そのためこうしたカスタマーハラスメントへの対策も急務だという声が高まった。
そして2021年の省令改正では、『併せて、留意事項通知において、カスタマーハラスメント防止のための方針の明確化等の必要な措置を講じることも推奨する。』という文言が加えられたという経緯があるのだ。

しかし前述したような事件や被害を考慮すれば、介護事業者においては、「カスタマーハラスメント対策」は推奨しているような悠長な問題ではなく、早急なる対策を講じておく必要がある問題と言えそうである。
ところでハラスメント対策について、社労士などの専門家に講演依頼した場合、多くは職場内のパワハラ・セクハラ対策に終始する内容で終わることが多い。カスタマーハラスメントに触れる人は少ないのだ。
というのも介護実務を行った経験のない人は、カスタマーハラスメントを受けた経験や、カスタマーハラスメント対策を行った経験がほとんどないからである。
でもそれは介護事業者のニーズを充足させる講演とは言えない。

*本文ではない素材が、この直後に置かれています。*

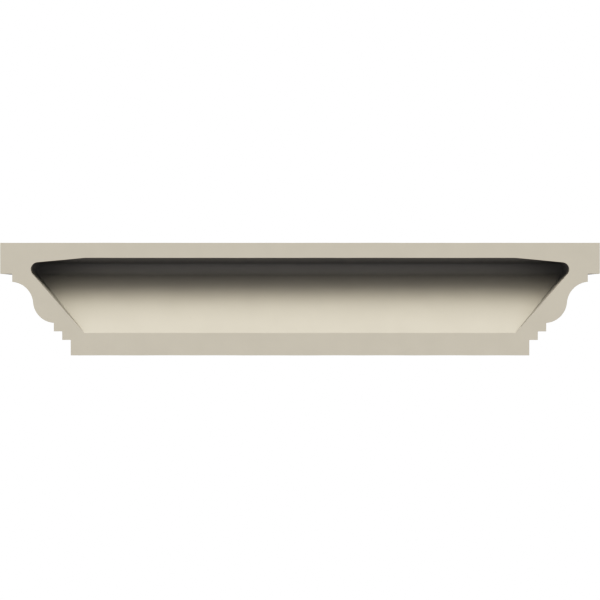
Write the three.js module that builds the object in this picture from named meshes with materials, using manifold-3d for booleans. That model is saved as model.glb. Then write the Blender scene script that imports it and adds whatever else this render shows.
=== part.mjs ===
// Crosshead moulding, for the head of a door or window, cast in one piece of rigid foam with a hollow back.
// One cornice section runs along the front and returns to the wall at both ends with mitred corners.
// Millimetres, +Z up. The wall is the plane y = 0, the front faces -Y and X runs along the length.
// The origin is on the back, in the middle of the strip under the hollow.

import * as THREE from "three";
import Module from "manifold-3d";
import { mergeVertices } from "three/addons/utils/BufferGeometryUtils.js";

// Length. The frieze is as wide as the opening below it.
const FRIEZE_WIDTH = 914.4;

// Members of the section from the bottom up: how far each rises, and how far it stands past the one below.
const FRIEZE_RISE = 30.8;
const FRIEZE_PROJECTION = 27.8;
const STEP_RISE = 17.0;
const STEP_RUN = 16.8;
const STEP_COUNT = 2;
const OGEE_RISE = 81.7;
const OGEE_RUN = 83.0;
const OGEE_RADIUS = 44.7;
const FILLET_RISE = 16.1;
const FASCIA_RISE = 62.3;
const FASCIA_RUN = 24.0;

// Hollow in the back: where it meets the wall plane above the underside, its two slopes and its deep corner.
const HOLLOW_FOOT = 45.0;
const HOLLOW_HEAD = 194.5;
const HOLLOW_FLOOR_SLOPE = THREE.MathUtils.degToRad(48.45);
const HOLLOW_HEAD_DRAFT = THREE.MathUtils.degToRad(5.4);
const HOLLOW_CORNER_RADIUS = 14.4;

// Facets on a quarter turn of an arc, and how far a cutting prism runs past what it cuts.
const FACETS_PER_QUARTER = 16;
const OVERCUT = 5;

// Sizes that follow from the ones above.
const PROJECTION = FRIEZE_PROJECTION + STEP_COUNT * STEP_RUN + OGEE_RUN + FASCIA_RUN;
const RETURN_START = FRIEZE_WIDTH / 2 - FRIEZE_PROJECTION;
const ORIGIN_HEIGHT = HOLLOW_FOOT / 2;

const primedFoam = new THREE.MeshStandardMaterial({
  name: "factory_primed_polyurethane",
  color: "#c7c0b0",
  roughness: 0.75,
  metalness: 0,
});

// Points of an arc from one angle to another, both ends included.
function arcPoints(centre, radius, fromAngle, toAngle) {
  const count = Math.ceil((Math.abs(toAngle - fromAngle) / (Math.PI / 2)) * FACETS_PER_QUARTER);
  const { x, y } = centre;
  const curve = new THREE.EllipseCurve(x, y, radius, radius, fromAngle, toAngle, toAngle < fromAngle);
  return curve.getPoints(count);
}

// Arc of a given radius between two points. Its centre lies to the left of the way from start to end when
// side is 1, and to the right when side is -1.
function arcBetween(start, end, radius, side) {
  const chord = end.clone().sub(start);
  const middle = start.clone().add(end).multiplyScalar(0.5);
  const reach = Math.sqrt(radius ** 2 - (chord.length() / 2) ** 2);
  const toCentre = new THREE.Vector2(-chord.y, chord.x).normalize().multiplyScalar(side * reach);
  const centre = middle.add(toCentre);
  const fromAngle = Math.atan2(start.y - centre.y, start.x - centre.x);
  const swept = 2 * Math.asin(chord.length() / 2 / radius);
  return arcPoints(centre, radius, fromAngle, fromAngle + side * swept);
}

// Front of the section, from the underside to the top. x is the distance from the wall, y the height.
function corniceProfile() {
  const at = new THREE.Vector2(FRIEZE_PROJECTION, 0);
  const points = [at.clone()];
  const rise = (height) => points.push(at.setY(at.y + height).clone());
  const run = (width) => points.push(at.setX(at.x + width).clone());
  rise(FRIEZE_RISE);
  for (let step = 0; step < STEP_COUNT; step += 1) {
    run(STEP_RUN);
    rise(STEP_RISE);
  }
  // The ogee is an ovolo below and a cove above, equal arcs that meet at the middle of its slope.
  const half = new THREE.Vector2(OGEE_RUN / 2, OGEE_RISE / 2);
  const turn = at.clone().add(half);
  const top = turn.clone().add(half);
  points.push(...arcBetween(at, turn, OGEE_RADIUS, 1).slice(1));
  points.push(...arcBetween(turn, top, OGEE_RADIUS, -1).slice(1));
  at.copy(top);
  rise(FILLET_RISE);
  run(FASCIA_RUN);
  rise(FASCIA_RISE);
  return points;
}

// Outline of the hollow from its foot at the wall, round the deep corner, to its head at the wall.
function hollowProfile() {
  const foot = new THREE.Vector2(0, HOLLOW_FOOT);
  const head = new THREE.Vector2(0, HOLLOW_HEAD);
  const floorGrade = Math.tan(HOLLOW_FLOOR_SLOPE);
  const headGrade = Math.tan(HOLLOW_HEAD_DRAFT);
  const depth = (HOLLOW_HEAD - HOLLOW_FOOT) / (floorGrade + headGrade);
  const apex = new THREE.Vector2(depth, HOLLOW_HEAD - depth * headGrade);
  // The corner's centre lies on the line that halves the angle between floor and head.
  const halfAngle = (HOLLOW_FLOOR_SLOPE + HOLLOW_HEAD_DRAFT) / 2;
  const towardsWall = Math.PI + halfAngle - HOLLOW_HEAD_DRAFT;
  const reach = HOLLOW_CORNER_RADIUS / Math.sin(halfAngle);
  const fromApex = new THREE.Vector2(Math.cos(towardsWall), Math.sin(towardsWall)).multiplyScalar(reach);
  const centre = apex.clone().add(fromApex);
  const floorAngle = HOLLOW_FLOOR_SLOPE - Math.PI / 2;
  const headAngle = Math.PI / 2 - HOLLOW_HEAD_DRAFT;
  return [foot, ...arcPoints(centre, HOLLOW_CORNER_RADIUS, floorAngle, headAngle), head];
}

// Closed prism from an outline. The outline's x and y, and its length, follow the three directions.
function prism(outline, length, xWay, yWay, lengthWay, start) {
  const settings = { depth: length, bevelEnabled: false };
  const geometry = new THREE.ExtrudeGeometry(new THREE.Shape(outline), settings);
  geometry.translate(0, 0, start);
  geometry.applyMatrix4(new THREE.Matrix4().makeBasis(xWay, yWay, lengthWay));
  return geometry;
}

const ALONG = new THREE.Vector3(1, 0, 0);
const TO_WALL = new THREE.Vector3(0, 1, 0);
const FORWARD = new THREE.Vector3(0, -1, 0);
const UP = new THREE.Vector3(0, 0, 1);

// The profile carried along the whole length, closed by a flat side past the wall plane by the overhang.
function straightRun(profile, overhang) {
  const outline = profile.map((point) => new THREE.Vector2(-point.x, point.y));
  outline.push(new THREE.Vector2(overhang, outline[outline.length - 1].y));
  outline.unshift(new THREE.Vector2(overhang, outline[0].y));
  const halfLength = RETURN_START + PROJECTION + OVERCUT;
  return prism(outline, 2 * halfLength, TO_WALL, UP, ALONG, -halfLength);
}

// The profile at both ends, as it shows from the front, carried from behind the wall to past the front.
function twoReturns(profile) {
  const right = profile.map((point) => new THREE.Vector2(RETURN_START + point.x, point.y));
  const left = right.map((point) => new THREE.Vector2(-point.x, point.y)).reverse();
  return prism([...right, ...left], PROJECTION + 3 * OVERCUT, ALONG, UP, FORWARD, -2 * OVERCUT);
}

const manifold = await Module();
manifold.setup();

// Solid for joining and cutting, from a closed geometry.
function solidOf(geometry) {
  const bare = geometry.clone();
  bare.deleteAttribute("normal");
  bare.deleteAttribute("uv");
  const merged = mergeVertices(bare);
  const mesh = new manifold.Mesh({
    numProp: 3,
    vertProperties: Float32Array.from(merged.attributes.position.array),
    triVerts: Uint32Array.from(merged.index.array),
  });
  return new manifold.Manifold(mesh);
}

// Geometry with flat facets, from a solid.
function geometryOf(solid) {
  const mesh = solid.getMesh();
  const indexed = new THREE.BufferGeometry();
  indexed.setAttribute("position", new THREE.BufferAttribute(mesh.vertProperties, 3));
  indexed.setIndex(new THREE.BufferAttribute(mesh.triVerts, 1));
  const geometry = indexed.toNonIndexed();
  geometry.computeVertexNormals();
  return geometry;
}

// A straight run cut by the outline of two returns has the same profile on three sides, with mitred corners.
function mitredBody(profile, overhang) {
  return solidOf(straightRun(profile, overhang)).intersect(solidOf(twoReturns(profile)));
}

// The whole moulding: the cornice's body less the hollow's.
function crossheadMoulding() {
  const body = mitredBody(corniceProfile(), 0);
  const hollow = mitredBody(hollowProfile(), OVERCUT);
  const mesh = new THREE.Mesh(geometryOf(body.subtract(hollow)), primedFoam);
  mesh.name = "crosshead_moulding";
  mesh.position.z = -ORIGIN_HEIGHT;
  return mesh;
}

const part = new THREE.Group();
part.name = "crosshead";
part.add(crossheadMoulding());

export default part;
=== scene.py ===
"""Looks of a crosshead moulding: rigid foam cast in one piece, with a hollow back and a matte beige primer.

Everything is in metres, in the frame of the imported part: X along the length, +Y out of the back, +Z up, and
the flat back in the plane y = 0. The camera stands on the back's side, where the photograph was taken.
"""

from __future__ import annotations

import logging
import math
from dataclasses import dataclass, field
from enum import Enum

import bpy
import numpy as np
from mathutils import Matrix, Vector
from mathutils.geometry import tessellate_polygon

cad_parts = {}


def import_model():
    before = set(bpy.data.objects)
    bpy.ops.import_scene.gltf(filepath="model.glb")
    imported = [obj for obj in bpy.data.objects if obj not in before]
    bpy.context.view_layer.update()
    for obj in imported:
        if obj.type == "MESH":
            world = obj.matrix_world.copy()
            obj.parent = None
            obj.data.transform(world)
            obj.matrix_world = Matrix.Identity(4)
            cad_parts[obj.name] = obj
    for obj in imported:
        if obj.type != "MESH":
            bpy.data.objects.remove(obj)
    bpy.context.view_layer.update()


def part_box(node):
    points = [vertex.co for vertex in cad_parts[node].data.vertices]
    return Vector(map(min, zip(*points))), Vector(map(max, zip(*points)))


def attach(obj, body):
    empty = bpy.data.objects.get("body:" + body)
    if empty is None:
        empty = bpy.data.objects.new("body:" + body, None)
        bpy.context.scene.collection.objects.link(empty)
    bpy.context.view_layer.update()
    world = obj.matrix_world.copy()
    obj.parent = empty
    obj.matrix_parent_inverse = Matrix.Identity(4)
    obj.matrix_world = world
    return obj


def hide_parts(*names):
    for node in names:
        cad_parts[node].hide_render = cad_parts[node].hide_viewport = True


NODE = "crosshead_moulding"
BODY = "root"
MM = 0.001
# Stretches that meet at less than this angle run on smoothly, with no corner between them.
SMOOTH = math.radians(1)
LOG = logging.getLogger("crosshead")

Array = np.ndarray
Setting = float | tuple | bpy.types.NodeSocket


class Turn(Enum):
    """Way in which an outline turns as it is walked."""

    LEFT = 1
    RIGHT = -1


@dataclass(frozen=True)
class Trace:
    """An outline walked from end to end, as whole arrays with one row for each point.

    points are (distance from the wall, height), normals point out of the solid, bend is the curvature and is
    positive on an outside corner, and arris is 1 on a small rounded corner, outside or inside, and 0
    elsewhere.
    """

    points: Array
    normals: Array
    bend: Array
    arris: Array


@dataclass(frozen=True)
class Stretch:
    """A straight or round part of an outline: its points, and the heading and curvature at each."""

    points: Array
    headings: Array
    bend: Array


def left_of(heading: Array) -> Array:
    """The headings turned a quarter to the left."""
    return np.stack([-heading[..., 1], heading[..., 0]], axis=-1)


def unit(vectors: Array) -> Array:
    """The vectors at length 1."""
    return vectors / np.linalg.norm(vectors, axis=-1, keepdims=True)


def facets(angle: float, radius: float, error: float = 0.015 * MM) -> int:
    """How many chords an arc takes, if each stays within an error of the true arc.

    A chord then spans an angle of up to 2 acos(1 - error / radius).

    Args:
        angle: The angle that the arc sweeps, in radians.
        radius: The arc's radius.
        error: The furthest that a chord's middle may lie from the arc.

    Returns:
        The number of chords.
    """
    return max(3, math.ceil(abs(angle) / (2 * math.acos(1 - error / radius))))


def straight(start: Array, end: Array, spacing: float = 12 * MM) -> Stretch:
    """A straight stretch: start + t (end - start), with t from 0 to 1 in even steps.

    Args:
        start: First point.
        end: Last point.
        spacing: The longest step.

    Returns:
        The stretch.
    """
    span = end - start
    steps = max(1, math.ceil(np.linalg.norm(span) / spacing))
    share = np.linspace(0, 1, steps + 1)[:, None]
    headings = np.broadcast_to(unit(span), (steps + 1, 2))
    return Stretch(start + share * span, headings, np.zeros(steps + 1))


def arc(start: Array, end: Array, radius: float, turn: Turn) -> Stretch:
    """An arc of a given radius between two points: centre + radius (cos a, sin a), with a in even steps.

    The centre lies off the middle of the chord, on the side that the walk turns to, at the square root of
    radius squared less half the chord squared.

    Args:
        start: First point.
        end: Last point.
        radius: The arc's radius.
        turn: The way in which the walk turns.

    Returns:
        The stretch.
    """
    chord = end - start
    half = np.linalg.norm(chord) / 2
    centre = (start + end) / 2 + turn.value * math.sqrt(radius**2 - half**2) * left_of(unit(chord))
    swept = turn.value * 2 * math.asin(half / radius)
    first = math.atan2(start[1] - centre[1], start[0] - centre[0])
    angles = np.linspace(first, first + swept, facets(swept, radius) + 1)
    spokes = np.stack([np.cos(angles), np.sin(angles)], axis=-1)
    bend = np.full(len(angles), turn.value / radius)
    return Stretch(centre + radius * spokes, turn.value * left_of(spokes), bend)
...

ハラスメント対策を学ぶ際には、必ず講師に、「カスタマーハラスメント対策」を盛り込むように依頼すべきである。
この点、僕のハラスメント関連講演は、そのこともしっかり盛り込んで話すことができるので安心して講演依頼してほしい。僕自身が過去に受けたカスタマーハラスメントや、僕の経営する社福法人内で従業員が受けたカスタマーハラスメントに対応してきた経験から、その対策についてお話しすることができる。
※クレーム対応の例としては、「クレームは頭を垂れるだけで解決しないこともある。」を参照願いたい。
先日は岩手県いわきケアマネ協会に向けたオンライン講演でもその話をしたし、来年2月には大分県大分市地域包括支援センター職員向け研修として、「介護事業におけるハラスメント対策を考える」という講演をオンライン配信する。
そこではしっかりとカスタマーハラスメント対策に触れる予定であるが、単に利用者や家族に毅然と対応することを強調するのではなく、我々の事業が人の暮らしを護るための対人援助であるという本質を忘れない対策が必要だという視点も盛り込んでいる。
ハラスメント対策は毅然とした対応が必要で、理不尽な要求が続けられた場合には、「契約解除」という手段も必要になることがある。
しかし毅然とした顧客対応が、介護難民を生み出しては本末転倒であるという考え方を持っていないと、毅然とした対応がいつの間にか、利用者や家族にとって、『上から目線の無礼な押しつけ』になってしまう恐れがある。
それは私たち福祉のプロたる者の取るべき態度とは言えないのである。毅然と横暴は紙一重であることを忘れてはならないと思う。